Super Hero; Super Friend
John Fischer
My new friend, the carpenter/handyman, stopped by again yesterday. He brought me a couple lemon cucumbers from his wife’s garden and his own contribution to my makeshift tool collection, a brand new carpenter’s square with a 45-degree angle and a built in level.
This guy is starting to take on legendary proportions in my mind. He might even start to challenge the “Super Palmer” of my past. For that story we have to go back some 30 or more years when I was in college and brought one of my roommates home for Spring break. My father was having some work done on our house assisted by a handyman from our church whose name was Palmer.
Now Palmer enjoyed legendary status around our house. There was seemingly no carpentry problem he couldn’t solve. He wasn’t there every day, but when my father ran into trouble, it was time to call in the big gun. Calling “Super Palmer” to the rescue had become a family joke.

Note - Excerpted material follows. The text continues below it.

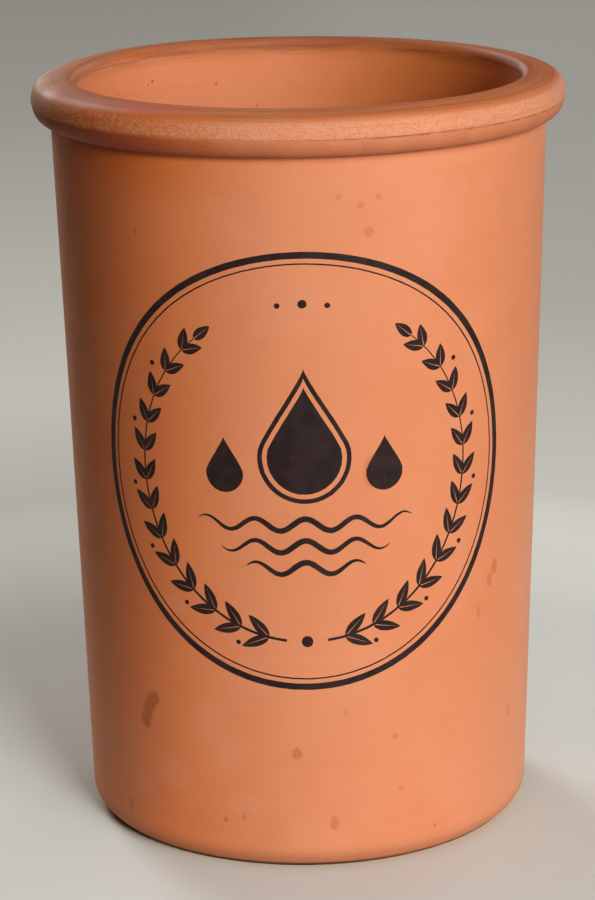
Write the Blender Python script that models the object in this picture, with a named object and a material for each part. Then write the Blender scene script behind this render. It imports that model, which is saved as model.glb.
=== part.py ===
"""Unglazed terracotta water cooler: an open, gently tapered pot with a rolled rim.

The pot is one fired piece, turned on the wheel: a single section, drawn from the middle of
the inner floor, over the rim and down to the middle of the underside, spun about the axis.
Metres, +Z up, the origin at the middle of the face that it stands on, the front towards -Y.
"""

import math

import bmesh
import bpy
from mathutils import Vector

# Overall sizes
POT_HEIGHT = 0.262
BODY_TOP_RADIUS = 0.0850
BODY_BASE_RADIUS = 0.0784
WALL_THICKNESS = 0.0085
FLOOR_THICKNESS = 0.0115
FLOOR_CORNER_RADIUS = 0.0060

# Rolled rim: inner lip, domed crest, rounded shoulder, fettled band, crease, quarter round
RIM_HEIGHT = 0.0145
RIM_OVERHANG = 0.0065
LIP_ROUND_WIDTH = 0.0022
LIP_ROUND_HEIGHT = 0.0030
CREST_FALL = 0.0018
SHOULDER_REACH = 0.0030
BAND_HEIGHT = 0.0062
BAND_BULGE = 0.0019
CREASE_STEP = 0.0003
CREASE_HEIGHT = 0.0003
COVE_RADIUS = 0.0010

# Foot: sponged edge that tucks in on a curve, standing ring and the shallow hollow inside it
FOOT_CHAMFER_WIDTH = 0.0042
FOOT_CHAMFER_HEIGHT = 0.0069
FOOT_CHAMFER_POWER = 2.0
STANDING_RING_WIDTH = 0.0110
HOLLOW_DEPTH = 0.0018
HOLLOW_SLOPE_WIDTH = 0.0030

# Fineness of the turned surface
TURN_STEPS = 96
FLOOR_CORNER_STEPS = 4
WALL_STEPS = 5
LIP_STEPS = 5
CREST_STEPS = 4
SHOULDER_STEPS = 4
BAND_STEPS = 2
UNDERSIDE_STEPS = 6
COVE_STEPS = 2
FOOT_STEPS = 6
WELD_DISTANCE = 0.0001

# Fired clay: colour, roughness
CLAY_COLOUR = (0.73, 0.27, 0.13, 1.0)
CLAY_ROUGHNESS = 0.85

RIM_UNDERSIDE = POT_HEIGHT - RIM_HEIGHT
RIM_RADIUS = BODY_TOP_RADIUS + RIM_OVERHANG
CREST_EDGE_HEIGHT = POT_HEIGHT - CREST_FALL
CREASE_TOP = CREST_EDGE_HEIGHT - BAND_HEIGHT
CREASE_BOTTOM = CREASE_TOP - CREASE_HEIGHT
FOOT_RADIUS = BODY_BASE_RADIUS - FOOT_CHAMFER_WIDTH
HOLLOW_EDGE_RADIUS = FOOT_RADIUS - STANDING_RING_WIDTH


def clear_scene():
    for item in list(bpy.data.objects):
        bpy.data.objects.remove(item, do_unlink=True)


def wall_radius(height):
    """Outer radius of the wall, which tapers straight down to the foot."""
    share = (height - FOOT_CHAMFER_HEIGHT) / (RIM_UNDERSIDE - FOOT_CHAMFER_HEIGHT)
    return BODY_BASE_RADIUS + (BODY_TOP_RADIUS - BODY_BASE_RADIUS) * share


def inner_radius(height):
    return wall_radius(height) - WALL_THICKNESS


def steps(count):
    """The shares 1/count, 2/count ... 1 of a stretch whose first point is there already."""
    return [step / count for step in range(1, count + 1)]


def crossing(first, first_way, second, second_way):
    """Where two lines of the section cross. Each is a point and a direction."""
    gap = (second[0] - first[0], second[1] - first[1])
    turn = first_way[0] * second_way[1] - first_way[1] * second_way[0]
    reach = (gap[0] * second_way[1] - gap[1] * second_way[0]) / turn
    return first[0] + first_way[0] * reach, first[1] + first_way[1] * reach


def bend(start, corner, end, share):
    """A point of the smooth bend that leaves start towards corner and meets end from there."""
    ways = zip(start, corner, end)
    return tuple((1 - share) ** 2 * a + 2 * share * (1 - share) * b + share**2 * c for a, b, c in ways)


def floor_section():
    """The inner floor, from the axis to the foot of the wall, with its rounded corner."""
    corner_top = FLOOR_THICKNESS + FLOOR_CORNER_RADIUS
    corner_centre = inner_radius(corner_top) - FLOOR_CORNER_RADIUS
    points = [(0.0, FLOOR_THICKNESS), (corner_centre, FLOOR_THICKNESS)]
    for share in steps(FLOOR_CORNER_STEPS):
        angle = share * math.pi / 2
        across = FLOOR_CORNER_RADIUS * math.sin(angle)
        up = FLOOR_CORNER_RADIUS * (1 - math.cos(angle))
        points.append((corner_centre + across, FLOOR_THICKNESS + up))
    return points


def inner_wall_section():
    bottom = FLOOR_THICKNESS + FLOOR_CORNER_RADIUS
    top = POT_HEIGHT - LIP_ROUND_HEIGHT
    heights = [bottom + (top - bottom) * share for share in steps(WALL_STEPS)]
    return [(inner_radius(height), height) for height in heights]


def rim_section():
    """Lip round, domed crest, shoulder, fettled band, crease and quarter round, ending in the cove."""
    lip_start = inner_radius(POT_HEIGHT - LIP_ROUND_HEIGHT)
    crest_radius = lip_start + LIP_ROUND_WIDTH
    crest_edge = RIM_RADIUS - BAND_BULGE
    crest_width = crest_edge - crest_radius
    shoulder_start = 1 - SHOULDER_REACH / crest_width
    shoulder_end = SHOULDER_REACH / BAND_HEIGHT

    def crest(share):
        return crest_radius + crest_width * share, POT_HEIGHT - CREST_FALL * share**2

    def band(share):
        return crest_edge + BAND_BULGE * (1 - (1 - share) ** 2), CREST_EDGE_HEIGHT - BAND_HEIGHT * share

    points = []
    for share in steps(LIP_STEPS):
        angle = share * math.pi / 2
        across = LIP_ROUND_WIDTH * (1 - math.cos(angle))
        drop = LIP_ROUND_HEIGHT * (1 - math.sin(angle))
        points.append((lip_start + across, POT_HEIGHT - drop))
    for share in steps(CREST_STEPS):
        points.append(crest(shoulder_start * share))
    crest_way = (crest_width, -2 * CREST_FALL * shoulder_start)
    band_way = (2 * BAND_BULGE * (1 - shoulder_end), -BAND_HEIGHT)
    corner = crossing(crest(shoulder_start), crest_way, band(shoulder_end), band_way)
    for share in steps(SHOULDER_STEPS):
        points.append(bend(crest(shoulder_start), corner, band(shoulder_end), share))
    for share in steps(BAND_STEPS):
        points.append(band(shoulder_end + (1 - shoulder_end) * share))
    round_radius = RIM_RADIUS - CREASE_STEP
    cove_edge = BODY_TOP_RADIUS + COVE_RADIUS
    points.append((round_radius, CREASE_BOTTOM))
    for share in steps(UNDERSIDE_STEPS):
        angle = share * math.pi / 2
        radius = cove_edge + (round_radius - cove_edge) * math.cos(angle)
        height = CREASE_BOTTOM - (CREASE_BOTTOM - RIM_UNDERSIDE) * math.sin(angle)
        points.append((radius, height))
    cove_bottom = RIM_UNDERSIDE - COVE_RADIUS
    cove_shift = wall_radius(cove_bottom) - BODY_TOP_RADIUS
    for share in steps(COVE_STEPS):
        angle = share * math.pi / 2
        radius = cove_edge - COVE_RADIUS * math.sin(angle) + cove_shift * share
        points.append((radius, RIM_UNDERSIDE - COVE_RADIUS * (1 - math.cos(angle))))
    return points


def outer_wall_section():
    top = RIM_UNDERSIDE - COVE_RADIUS
    heights = [top + (FOOT_CHAMFER_HEIGHT - top) * share for share in steps(WALL_STEPS)]
    return [(wall_radius(height), height) for height in heights]


def foot_section():
    """The curved chamfer, the standing ring and the hollow of the underside."""
    points = []
    for share in steps(FOOT_STEPS):
        tuck = FOOT_CHAMFER_WIDTH * share**FOOT_CHAMFER_POWER
        points.append((BODY_BASE_RADIUS - tuck, FOOT_CHAMFER_HEIGHT * (1 - share)))
    return points + [
        (HOLLOW_EDGE_RADIUS, 0.0),
        (HOLLOW_EDGE_RADIUS - HOLLOW_SLOPE_WIDTH, HOLLOW_DEPTH),
        (0.0, HOLLOW_DEPTH),
    ]


def pot_section():
    return floor_section() + inner_wall_section() + rim_section() + outer_wall_section() + foot_section()


def turned_mesh(name, section):
    """Spins a section whose two ends lie on the axis into one closed body."""
    form = bmesh.new()
    corners = [form.verts.new((radius, 0.0, height)) for radius, height in section]
    edges = [form.edges.new(pair) for pair in zip(corners, corners[1:])]
    bmesh.ops.spin(
        form,
        geom=corners + edges,
        cent=Vector((0.0, 0.0, 0.0)),
        axis=Vector((0.0, 0.0, 1.0)),
        angle=2 * math.pi,
        steps=TURN_STEPS,
        use_merge=True,
    )
    poles = [corner for corner in form.verts if corner.co.xy.length < WELD_DISTANCE]
    bmesh.ops.remove_doubles(form, verts=poles, dist=WELD_DISTANCE)
    bmesh.ops.recalc_face_normals(form, faces=form.faces)
    mesh = bpy.data.meshes.new(name)
    form.to_mesh(mesh)
    form.free()
    return mesh


def clay_material():
    material = bpy.data.materials.new("terracotta")
    material.use_nodes = True
    shader = material.node_tree.nodes["Principled BSDF"]
    shader.inputs["Base Color"].default_value = CLAY_COLOUR
    shader.inputs["Roughness"].default_value = CLAY_ROUGHNESS
    shader.inputs["Metallic"].default_value = 0.0
    return material


def main():
    clear_scene()
    mesh = turned_mesh("cooler_pot", pot_section())
    mesh.materials.append(clay_material())
    pot = bpy.data.objects.new("cooler_pot", mesh)
    bpy.context.scene.collection.objects.link(pot)
    mesh.shade_smooth()
    mesh.set_sharp_from_angle(angle=math.radians(40))


main()
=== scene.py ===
"""Looks of the terracotta water cooler: fired clay, its rim marks and stains, and a round print.

Metres, +Z up, the front towards -Y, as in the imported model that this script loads.
"""

import math
from collections import namedtuple

import bmesh
import bpy
from mathutils import Matrix, Vector, noise


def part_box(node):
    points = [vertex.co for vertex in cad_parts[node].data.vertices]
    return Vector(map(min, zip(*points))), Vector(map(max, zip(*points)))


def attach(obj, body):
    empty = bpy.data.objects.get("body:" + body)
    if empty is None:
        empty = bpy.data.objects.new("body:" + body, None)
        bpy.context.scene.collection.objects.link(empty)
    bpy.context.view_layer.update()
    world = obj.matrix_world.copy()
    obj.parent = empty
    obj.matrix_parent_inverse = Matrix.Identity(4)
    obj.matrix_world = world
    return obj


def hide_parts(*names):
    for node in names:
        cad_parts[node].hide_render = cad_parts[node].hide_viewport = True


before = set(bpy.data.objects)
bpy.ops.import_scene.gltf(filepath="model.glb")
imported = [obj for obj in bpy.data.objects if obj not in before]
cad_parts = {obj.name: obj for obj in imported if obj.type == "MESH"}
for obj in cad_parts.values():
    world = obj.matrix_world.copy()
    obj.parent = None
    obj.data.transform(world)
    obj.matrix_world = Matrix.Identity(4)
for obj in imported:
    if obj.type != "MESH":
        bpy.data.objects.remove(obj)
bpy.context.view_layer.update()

MM = 0.001

# The pot, in the sizes of its solid
POT_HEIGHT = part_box("cooler_pot")[1].z
RIM_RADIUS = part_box("cooler_pot")[1].x
BODY_TOP_RADIUS = 85.0 * MM
BODY_BASE_RADIUS = 78.4 * MM
WALL_THICKNESS = 8.5 * MM
FLOOR_THICKNESS = 11.5 * MM
FLOOR_CORNER_RADIUS = 6.0 * MM
RIM_HEIGHT = 14.5 * MM
LIP_ROUND_WIDTH = 2.2 * MM
LIP_ROUND_HEIGHT = 3.0 * MM
CREST_FALL = 1.8 * MM
SHOULDER_REACH = 3.0 * MM
BAND_HEIGHT = 6.2 * MM
BAND_BULGE = 1.9 * MM
CREASE_STEP = 0.3 * MM
CREASE_HEIGHT = 0.3 * MM
COVE_RADIUS = 1.0 * MM
FOOT_CHAMFER_WIDTH = 4.2 * MM
FOOT_CHAMFER_HEIGHT = 6.9 * MM
FOOT_CHAMFER_POWER = 2.0
FOOT_LIFT = 0.25 * MM
FOOT_LIFT_WIDTH = 1.6 * MM
STANDING_RING_WIDTH = 11.0 * MM
HOLLOW_DEPTH = 1.8 * MM
HOLLOW_SLOPE_WIDTH = 3.0 * MM

RIM_UNDERSIDE = POT_HEIGHT - RIM_HEIGHT
CREST_EDGE_HEIGHT = POT_HEIGHT - CREST_FALL
CREASE_TOP = CREST_EDGE_HEIGHT - BAND_HEIGHT
CREASE_BOTTOM = CREASE_TOP - CREASE_HEIGHT
FOOT_RADIUS = BODY_BASE_RADIUS - FOOT_CHAMFER_WIDTH
HOLLOW_EDGE_RADIUS = FOOT_RADIUS - STANDING_RING_WIDTH

TURN_STEPS = 480

# How far the drying and firing moved the true turned form
SETTLE_DEPTH = 0.22 * MM
SETTLE_SPAN = 75 * MM
TOOL_MARK_DEPTH = 0.035 * MM
TOOL_MARK_SPAN = 3.2 * MM
TOOL_MARK_RUN = 90 * MM
FLAT_FOOT_REACH = 12 * MM

# The rim stands a little higher at the back left than elsewhere
RIM_RISE = 0.6 * MM
RIM_RISE_ANGLE = math.radians(-136.0)
RIM_RISE_REACH = math.radians(52.0)
RIM_RISE_START = 225 * MM


def shares(count):
    """The shares 1/count, 2/count ... 1 of a stretch whose first point is there already."""
    return [step / count for step in range(1, count + 1)]


def between(low, high, share):
    return low + (high - low) * share


def smooth_step(share):
    share = max(0.0, min(1.0, share))
    return share * share * (3 - 2 * share)


def wall_radius(height):
    share = (height - FOOT_CHAMFER_HEIGHT) / (RIM_UNDERSIDE - FOOT_CHAMFER_HEIGHT)
    return between(BODY_BASE_RADIUS, BODY_TOP_RADIUS, share)


def inner_radius(height):
    return wall_radius(height) - WALL_THICKNESS


def settled(place):
    """Where a point of the true form lies on the fired pot: a slow warp and faint tool marks."""
    warp = noise.noise_vector(place / SETTLE_SPAN)
    warp.z *= smooth_step(place.z / FLAT_FOOT_REACH)
    moved = place + warp * SETTLE_DEPTH
    high = smooth_step((place.z - RIM_RISE_START) / (POT_HEIGHT - RIM_RISE_START))
    if high:
        away = abs(math.remainder(math.atan2(place.x, -place.y) - RIM_RISE_ANGLE, 2 * math.pi))
        moved.z += RIM_RISE * high * smooth_step(1 - away / RIM_RISE_REACH)
    out = Vector((place.x, place.y, 0.0))
    if out.length > BODY_BASE_RADIUS / 2:
        track = Vector((place.x / TOOL_MARK_RUN, place.y / TOOL_MARK_RUN, place.z / TOOL_MARK_SPAN))
        moved += out.normalized() * noise.noise(track) * TOOL_MARK_DEPTH
    return moved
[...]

One morning while my roommate and I were having breakfast, Palmer was doing some work on a ladder just outside the breakfast room window. We were just making some comments about our new super hero, when suddenly his boots lifted off the ladder and he was gone. Now, of course, he was just jumping on the roof, but there was no mistaking it for my roommate and me. It was clearly Super Palmer off to save his next amateur handyman in distress. “It’s a bird, it’s a plane, it’s…” well, you know how it goes.
So much in me says there must be a “sell” coming sometime soon with this new super hero who is helping me on my current remodeling project, but it doesn’t, and my doubts are whittling away. I’m sad and somewhat embarrassed at how suspicious I have become, and how hard it is to trust the innocent agenda of a helping, serving person.
Realizing this helps me understand how one’s purpose-driven mission to share Christ with others needs to be balanced by a spirit of genuine service, whether we ever talk about Christ or not. True service asks for nothing in return. If sharing Christ ever becomes the “sell” of our service, it will rob our words of their integrity.
No one wants to be someone’s project; everyone wants to be someone’s friend. With the Holy Spirit alive and well in you and me, and with the knowledge that God draws people to himself, even in spite of us sometimes, that leaves the mutual respect of a real relationship able to stand as an end in itself. In other words, you can serve without an agenda, and take it from me on the other side of the equation; it’s wonderful to be treated this way.